§ Work to complete
Note each line of the listing that contains the string "data", and copy it.

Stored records
..........
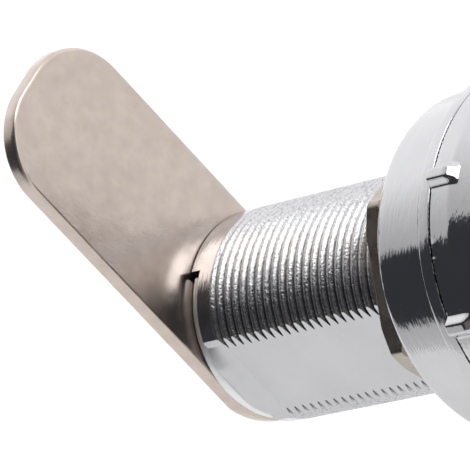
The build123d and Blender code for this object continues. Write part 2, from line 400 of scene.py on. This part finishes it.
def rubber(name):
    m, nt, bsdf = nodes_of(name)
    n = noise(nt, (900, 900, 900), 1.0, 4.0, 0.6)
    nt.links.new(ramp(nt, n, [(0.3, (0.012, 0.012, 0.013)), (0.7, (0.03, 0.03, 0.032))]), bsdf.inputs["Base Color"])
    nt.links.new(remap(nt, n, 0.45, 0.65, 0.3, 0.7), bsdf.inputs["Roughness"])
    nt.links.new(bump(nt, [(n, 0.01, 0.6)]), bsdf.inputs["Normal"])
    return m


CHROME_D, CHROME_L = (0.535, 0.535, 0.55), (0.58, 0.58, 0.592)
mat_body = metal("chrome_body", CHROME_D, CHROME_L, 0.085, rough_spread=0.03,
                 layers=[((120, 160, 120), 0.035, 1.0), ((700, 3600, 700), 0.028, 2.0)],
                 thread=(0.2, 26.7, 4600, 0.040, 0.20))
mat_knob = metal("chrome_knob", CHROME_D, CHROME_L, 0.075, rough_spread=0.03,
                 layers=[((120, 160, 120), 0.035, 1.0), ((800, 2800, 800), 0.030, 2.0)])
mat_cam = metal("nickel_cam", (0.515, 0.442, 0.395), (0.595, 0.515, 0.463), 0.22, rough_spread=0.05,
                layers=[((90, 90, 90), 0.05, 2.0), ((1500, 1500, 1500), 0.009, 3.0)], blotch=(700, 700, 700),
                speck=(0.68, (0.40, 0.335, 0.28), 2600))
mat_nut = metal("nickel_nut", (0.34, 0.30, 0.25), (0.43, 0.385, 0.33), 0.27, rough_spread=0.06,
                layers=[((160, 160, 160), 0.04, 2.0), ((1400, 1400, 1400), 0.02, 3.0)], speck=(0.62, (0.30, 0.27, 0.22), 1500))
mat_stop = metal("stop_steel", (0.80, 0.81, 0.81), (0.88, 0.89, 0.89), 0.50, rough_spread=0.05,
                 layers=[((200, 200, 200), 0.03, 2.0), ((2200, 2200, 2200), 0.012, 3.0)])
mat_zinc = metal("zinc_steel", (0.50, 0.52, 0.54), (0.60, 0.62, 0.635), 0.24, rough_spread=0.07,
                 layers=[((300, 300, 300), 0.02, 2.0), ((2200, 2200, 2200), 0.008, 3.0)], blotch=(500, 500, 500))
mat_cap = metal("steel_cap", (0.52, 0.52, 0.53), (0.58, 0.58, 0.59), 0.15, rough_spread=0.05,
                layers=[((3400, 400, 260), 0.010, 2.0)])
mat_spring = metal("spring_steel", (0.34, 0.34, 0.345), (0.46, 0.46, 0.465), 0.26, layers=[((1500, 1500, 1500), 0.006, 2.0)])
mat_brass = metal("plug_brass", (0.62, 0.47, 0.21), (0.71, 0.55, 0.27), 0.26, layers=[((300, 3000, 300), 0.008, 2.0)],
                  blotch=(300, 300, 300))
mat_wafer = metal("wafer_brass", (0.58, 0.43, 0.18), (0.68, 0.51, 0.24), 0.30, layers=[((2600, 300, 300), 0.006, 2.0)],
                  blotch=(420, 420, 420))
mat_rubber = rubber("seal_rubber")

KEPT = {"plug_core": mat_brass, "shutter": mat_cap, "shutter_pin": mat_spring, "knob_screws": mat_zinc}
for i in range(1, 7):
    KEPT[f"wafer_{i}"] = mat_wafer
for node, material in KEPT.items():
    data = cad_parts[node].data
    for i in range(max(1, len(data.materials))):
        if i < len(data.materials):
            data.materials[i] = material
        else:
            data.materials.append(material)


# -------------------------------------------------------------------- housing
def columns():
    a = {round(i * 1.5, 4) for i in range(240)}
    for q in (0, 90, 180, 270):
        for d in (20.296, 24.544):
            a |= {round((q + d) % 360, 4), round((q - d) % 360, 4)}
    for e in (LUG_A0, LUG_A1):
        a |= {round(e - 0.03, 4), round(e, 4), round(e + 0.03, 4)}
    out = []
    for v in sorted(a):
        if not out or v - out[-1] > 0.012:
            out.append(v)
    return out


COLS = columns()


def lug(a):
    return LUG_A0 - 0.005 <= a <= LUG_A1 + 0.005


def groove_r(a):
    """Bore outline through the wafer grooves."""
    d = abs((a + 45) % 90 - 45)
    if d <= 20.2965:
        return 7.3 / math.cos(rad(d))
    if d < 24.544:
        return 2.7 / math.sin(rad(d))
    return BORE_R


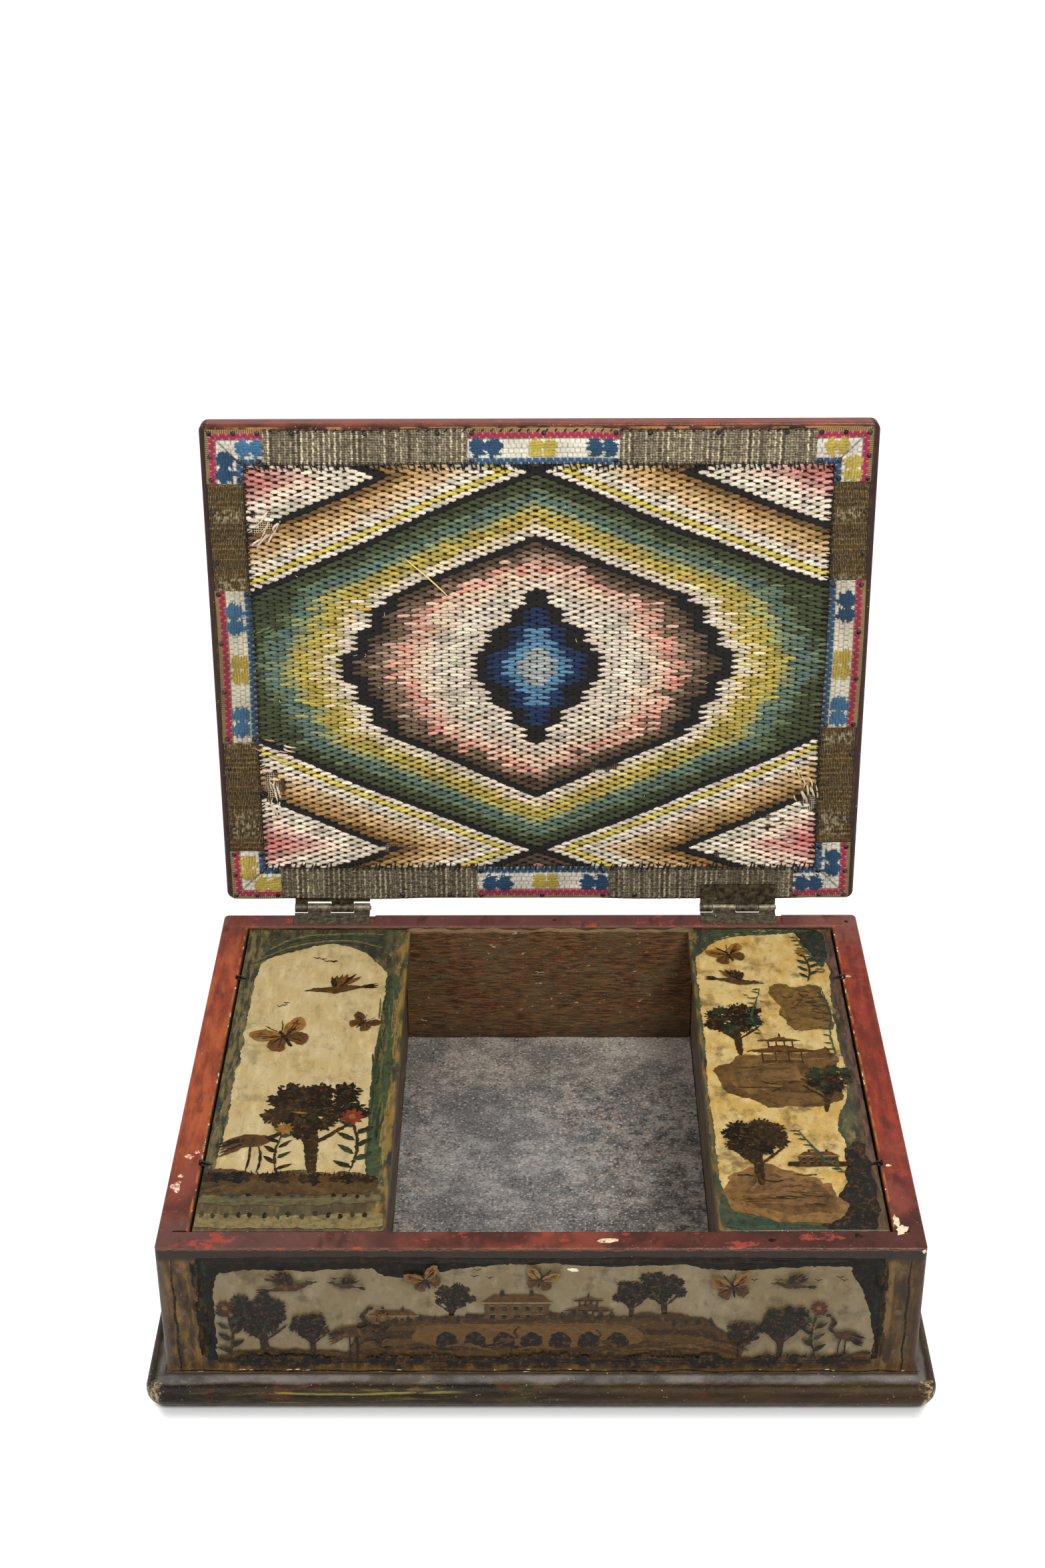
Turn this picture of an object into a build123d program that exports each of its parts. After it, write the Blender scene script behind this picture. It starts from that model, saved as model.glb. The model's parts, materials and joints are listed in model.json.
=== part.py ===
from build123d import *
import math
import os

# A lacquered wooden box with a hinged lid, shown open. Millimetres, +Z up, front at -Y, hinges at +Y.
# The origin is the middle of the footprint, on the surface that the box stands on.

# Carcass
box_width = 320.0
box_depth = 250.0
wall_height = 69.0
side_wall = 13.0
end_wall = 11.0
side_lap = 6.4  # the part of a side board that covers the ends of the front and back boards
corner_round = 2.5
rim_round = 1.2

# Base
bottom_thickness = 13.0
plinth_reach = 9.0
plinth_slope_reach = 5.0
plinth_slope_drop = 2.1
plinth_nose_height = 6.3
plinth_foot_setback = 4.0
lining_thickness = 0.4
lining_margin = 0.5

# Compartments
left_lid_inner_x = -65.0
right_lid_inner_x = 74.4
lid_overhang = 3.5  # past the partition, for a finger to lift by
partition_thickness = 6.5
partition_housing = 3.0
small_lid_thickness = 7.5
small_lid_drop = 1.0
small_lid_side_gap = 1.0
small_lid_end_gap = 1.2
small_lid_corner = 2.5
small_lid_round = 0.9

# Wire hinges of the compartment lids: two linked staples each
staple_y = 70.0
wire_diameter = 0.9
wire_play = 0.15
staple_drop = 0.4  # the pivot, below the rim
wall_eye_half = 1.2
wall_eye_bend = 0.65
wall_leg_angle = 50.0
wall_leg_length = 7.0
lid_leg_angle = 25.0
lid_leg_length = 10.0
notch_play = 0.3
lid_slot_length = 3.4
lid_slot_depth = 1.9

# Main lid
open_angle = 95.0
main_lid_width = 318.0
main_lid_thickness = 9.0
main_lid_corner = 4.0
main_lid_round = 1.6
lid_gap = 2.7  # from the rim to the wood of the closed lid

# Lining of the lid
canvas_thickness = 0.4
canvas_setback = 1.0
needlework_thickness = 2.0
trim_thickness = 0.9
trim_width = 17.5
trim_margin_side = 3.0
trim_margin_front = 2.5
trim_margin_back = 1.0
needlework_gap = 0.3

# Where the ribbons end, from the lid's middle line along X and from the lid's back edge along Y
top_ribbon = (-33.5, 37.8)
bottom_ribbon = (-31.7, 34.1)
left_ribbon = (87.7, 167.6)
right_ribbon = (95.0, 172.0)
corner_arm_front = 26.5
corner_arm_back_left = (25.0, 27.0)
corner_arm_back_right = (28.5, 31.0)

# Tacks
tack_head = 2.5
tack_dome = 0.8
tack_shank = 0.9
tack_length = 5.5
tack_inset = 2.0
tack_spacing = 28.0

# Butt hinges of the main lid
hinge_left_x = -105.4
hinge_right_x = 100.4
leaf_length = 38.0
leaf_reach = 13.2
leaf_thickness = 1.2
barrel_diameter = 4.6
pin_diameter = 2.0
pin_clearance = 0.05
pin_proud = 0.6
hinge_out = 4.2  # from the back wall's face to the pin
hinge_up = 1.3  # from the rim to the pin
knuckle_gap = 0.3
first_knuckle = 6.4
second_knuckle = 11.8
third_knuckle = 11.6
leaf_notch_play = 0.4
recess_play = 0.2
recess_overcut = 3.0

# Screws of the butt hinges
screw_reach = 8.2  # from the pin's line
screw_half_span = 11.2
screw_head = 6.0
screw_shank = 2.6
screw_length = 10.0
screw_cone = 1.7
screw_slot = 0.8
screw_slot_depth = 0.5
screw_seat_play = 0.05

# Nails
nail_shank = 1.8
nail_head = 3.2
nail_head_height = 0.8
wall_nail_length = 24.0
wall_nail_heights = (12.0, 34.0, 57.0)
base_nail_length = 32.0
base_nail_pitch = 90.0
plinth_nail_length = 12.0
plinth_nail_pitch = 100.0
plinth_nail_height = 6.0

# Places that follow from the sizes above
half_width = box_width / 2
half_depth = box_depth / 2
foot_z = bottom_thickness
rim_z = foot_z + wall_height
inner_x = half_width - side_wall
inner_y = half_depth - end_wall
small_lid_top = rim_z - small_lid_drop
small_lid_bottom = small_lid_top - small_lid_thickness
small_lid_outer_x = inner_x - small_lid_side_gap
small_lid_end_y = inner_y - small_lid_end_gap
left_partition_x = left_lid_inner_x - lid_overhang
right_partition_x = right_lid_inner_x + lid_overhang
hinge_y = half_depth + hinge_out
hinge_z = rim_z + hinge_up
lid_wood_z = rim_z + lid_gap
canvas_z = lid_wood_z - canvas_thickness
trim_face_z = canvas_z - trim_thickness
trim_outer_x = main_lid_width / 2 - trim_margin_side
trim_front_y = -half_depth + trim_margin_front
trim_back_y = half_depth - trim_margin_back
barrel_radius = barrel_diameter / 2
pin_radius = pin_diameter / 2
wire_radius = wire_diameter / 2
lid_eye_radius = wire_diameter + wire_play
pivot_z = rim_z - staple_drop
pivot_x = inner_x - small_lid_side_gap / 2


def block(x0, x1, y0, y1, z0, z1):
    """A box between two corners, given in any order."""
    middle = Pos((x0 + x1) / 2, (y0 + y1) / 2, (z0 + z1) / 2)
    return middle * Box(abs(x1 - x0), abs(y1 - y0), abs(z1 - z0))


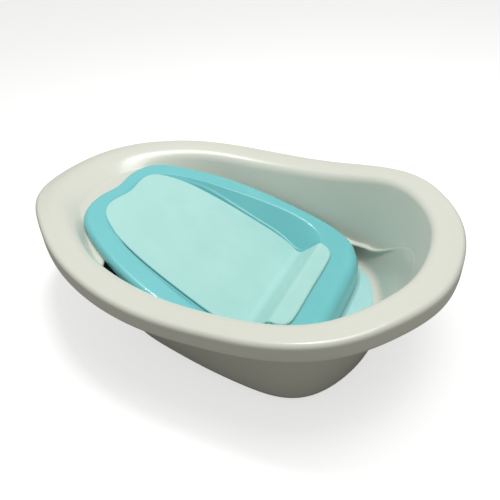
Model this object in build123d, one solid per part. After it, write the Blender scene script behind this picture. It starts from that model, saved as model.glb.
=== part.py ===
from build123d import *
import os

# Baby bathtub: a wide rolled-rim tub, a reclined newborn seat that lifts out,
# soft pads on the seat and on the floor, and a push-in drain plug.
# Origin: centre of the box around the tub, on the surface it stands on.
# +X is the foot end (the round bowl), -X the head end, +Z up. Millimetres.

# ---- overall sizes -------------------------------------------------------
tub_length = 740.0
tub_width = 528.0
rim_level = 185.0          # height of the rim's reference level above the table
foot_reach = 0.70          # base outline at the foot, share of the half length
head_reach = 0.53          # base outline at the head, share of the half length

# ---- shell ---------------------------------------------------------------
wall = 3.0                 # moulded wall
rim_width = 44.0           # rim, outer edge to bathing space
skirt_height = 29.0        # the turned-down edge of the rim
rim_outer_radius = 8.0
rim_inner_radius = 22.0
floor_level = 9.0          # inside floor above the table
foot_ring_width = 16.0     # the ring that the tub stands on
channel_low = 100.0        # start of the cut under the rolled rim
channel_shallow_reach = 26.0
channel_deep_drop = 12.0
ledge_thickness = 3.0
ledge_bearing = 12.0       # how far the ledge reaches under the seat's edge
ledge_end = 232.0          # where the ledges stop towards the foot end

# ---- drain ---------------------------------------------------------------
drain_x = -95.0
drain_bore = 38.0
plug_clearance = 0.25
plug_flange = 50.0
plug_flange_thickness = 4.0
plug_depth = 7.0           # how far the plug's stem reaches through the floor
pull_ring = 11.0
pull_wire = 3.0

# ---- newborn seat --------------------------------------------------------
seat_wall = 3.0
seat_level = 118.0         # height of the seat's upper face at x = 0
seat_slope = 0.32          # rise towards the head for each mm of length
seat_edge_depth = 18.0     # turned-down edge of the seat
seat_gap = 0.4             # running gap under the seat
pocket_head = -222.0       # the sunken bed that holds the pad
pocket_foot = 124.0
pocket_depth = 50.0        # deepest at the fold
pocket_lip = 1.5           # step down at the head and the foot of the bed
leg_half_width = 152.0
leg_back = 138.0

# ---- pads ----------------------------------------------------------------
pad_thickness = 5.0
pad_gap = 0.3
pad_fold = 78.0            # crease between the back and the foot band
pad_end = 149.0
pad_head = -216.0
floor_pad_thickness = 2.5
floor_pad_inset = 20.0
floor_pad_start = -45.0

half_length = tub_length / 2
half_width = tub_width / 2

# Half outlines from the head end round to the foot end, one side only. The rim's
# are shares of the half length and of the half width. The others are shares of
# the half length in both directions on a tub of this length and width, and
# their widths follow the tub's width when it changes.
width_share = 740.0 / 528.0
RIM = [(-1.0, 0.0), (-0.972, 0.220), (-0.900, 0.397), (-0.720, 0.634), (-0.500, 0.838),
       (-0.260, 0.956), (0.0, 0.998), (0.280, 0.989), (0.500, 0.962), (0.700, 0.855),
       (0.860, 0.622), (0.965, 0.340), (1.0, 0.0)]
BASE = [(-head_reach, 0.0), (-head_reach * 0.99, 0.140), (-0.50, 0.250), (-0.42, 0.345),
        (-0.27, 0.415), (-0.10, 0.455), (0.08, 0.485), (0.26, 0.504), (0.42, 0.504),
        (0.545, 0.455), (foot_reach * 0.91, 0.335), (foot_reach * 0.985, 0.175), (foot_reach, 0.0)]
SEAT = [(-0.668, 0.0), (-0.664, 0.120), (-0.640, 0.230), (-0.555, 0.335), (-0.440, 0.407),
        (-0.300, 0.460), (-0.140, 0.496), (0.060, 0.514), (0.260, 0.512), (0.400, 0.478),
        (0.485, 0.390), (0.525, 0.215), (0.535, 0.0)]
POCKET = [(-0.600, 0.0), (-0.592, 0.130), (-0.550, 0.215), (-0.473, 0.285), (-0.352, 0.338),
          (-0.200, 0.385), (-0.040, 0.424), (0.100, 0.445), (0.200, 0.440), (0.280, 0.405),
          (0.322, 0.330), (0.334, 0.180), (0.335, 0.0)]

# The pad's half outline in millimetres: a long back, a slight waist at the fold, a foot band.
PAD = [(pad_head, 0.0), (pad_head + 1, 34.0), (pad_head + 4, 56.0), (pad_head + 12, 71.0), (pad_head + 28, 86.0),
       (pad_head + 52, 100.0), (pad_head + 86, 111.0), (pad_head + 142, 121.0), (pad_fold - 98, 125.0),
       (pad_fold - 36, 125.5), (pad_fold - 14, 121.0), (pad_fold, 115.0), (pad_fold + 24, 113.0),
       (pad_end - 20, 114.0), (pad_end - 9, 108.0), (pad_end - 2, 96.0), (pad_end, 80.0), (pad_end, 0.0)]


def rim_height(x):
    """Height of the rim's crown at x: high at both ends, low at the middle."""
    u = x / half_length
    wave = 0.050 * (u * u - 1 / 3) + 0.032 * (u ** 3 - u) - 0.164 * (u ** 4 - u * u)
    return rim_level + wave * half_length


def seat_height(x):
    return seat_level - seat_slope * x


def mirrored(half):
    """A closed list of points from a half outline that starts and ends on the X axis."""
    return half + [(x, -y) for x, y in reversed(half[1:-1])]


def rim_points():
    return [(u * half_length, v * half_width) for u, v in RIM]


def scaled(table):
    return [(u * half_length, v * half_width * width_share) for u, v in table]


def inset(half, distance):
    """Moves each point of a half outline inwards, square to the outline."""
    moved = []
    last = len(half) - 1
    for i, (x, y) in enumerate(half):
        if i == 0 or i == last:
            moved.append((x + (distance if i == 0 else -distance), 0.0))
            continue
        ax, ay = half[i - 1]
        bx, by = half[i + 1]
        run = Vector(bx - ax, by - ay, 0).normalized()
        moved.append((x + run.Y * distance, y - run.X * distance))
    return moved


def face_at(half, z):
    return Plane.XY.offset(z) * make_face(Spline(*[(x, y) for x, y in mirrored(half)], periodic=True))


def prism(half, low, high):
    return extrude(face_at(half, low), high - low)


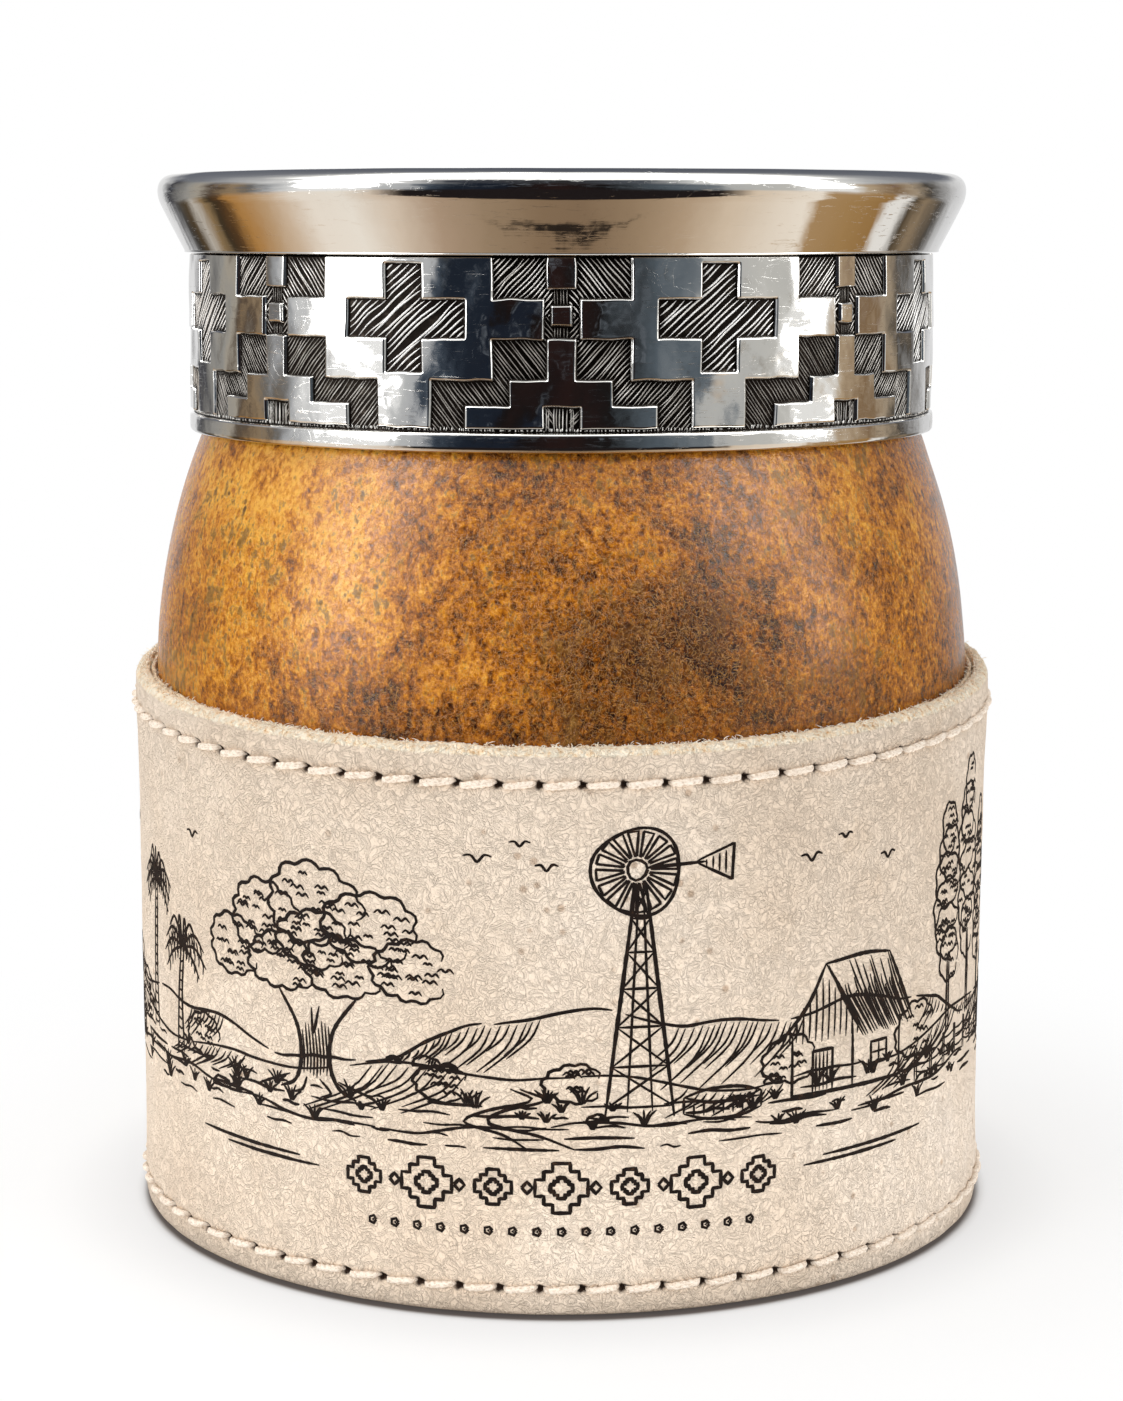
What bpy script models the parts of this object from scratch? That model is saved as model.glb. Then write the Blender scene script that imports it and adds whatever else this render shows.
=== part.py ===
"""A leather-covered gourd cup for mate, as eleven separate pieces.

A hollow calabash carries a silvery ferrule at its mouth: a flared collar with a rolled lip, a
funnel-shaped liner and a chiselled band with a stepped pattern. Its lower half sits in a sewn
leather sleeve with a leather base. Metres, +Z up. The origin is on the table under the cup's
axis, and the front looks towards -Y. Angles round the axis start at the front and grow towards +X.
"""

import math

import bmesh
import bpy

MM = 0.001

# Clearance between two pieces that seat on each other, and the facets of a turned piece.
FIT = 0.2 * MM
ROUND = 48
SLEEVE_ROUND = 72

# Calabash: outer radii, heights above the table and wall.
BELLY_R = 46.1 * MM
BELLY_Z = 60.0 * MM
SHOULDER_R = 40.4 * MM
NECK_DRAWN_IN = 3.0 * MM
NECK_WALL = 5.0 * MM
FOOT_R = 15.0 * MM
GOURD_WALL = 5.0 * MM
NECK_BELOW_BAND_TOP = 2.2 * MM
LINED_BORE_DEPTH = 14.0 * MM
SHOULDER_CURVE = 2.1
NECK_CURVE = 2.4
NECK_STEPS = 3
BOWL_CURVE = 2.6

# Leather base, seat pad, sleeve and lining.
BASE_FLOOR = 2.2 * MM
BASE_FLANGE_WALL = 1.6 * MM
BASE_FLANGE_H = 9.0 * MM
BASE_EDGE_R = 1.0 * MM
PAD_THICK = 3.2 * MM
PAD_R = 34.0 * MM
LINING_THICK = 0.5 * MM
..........
§ Written reply
    data = cad_parts[node].data
    for i in range(max(1, len(data.materials))):
        if i < len(data.materials):
            data.materials[i] = material
            data.materials.append(material)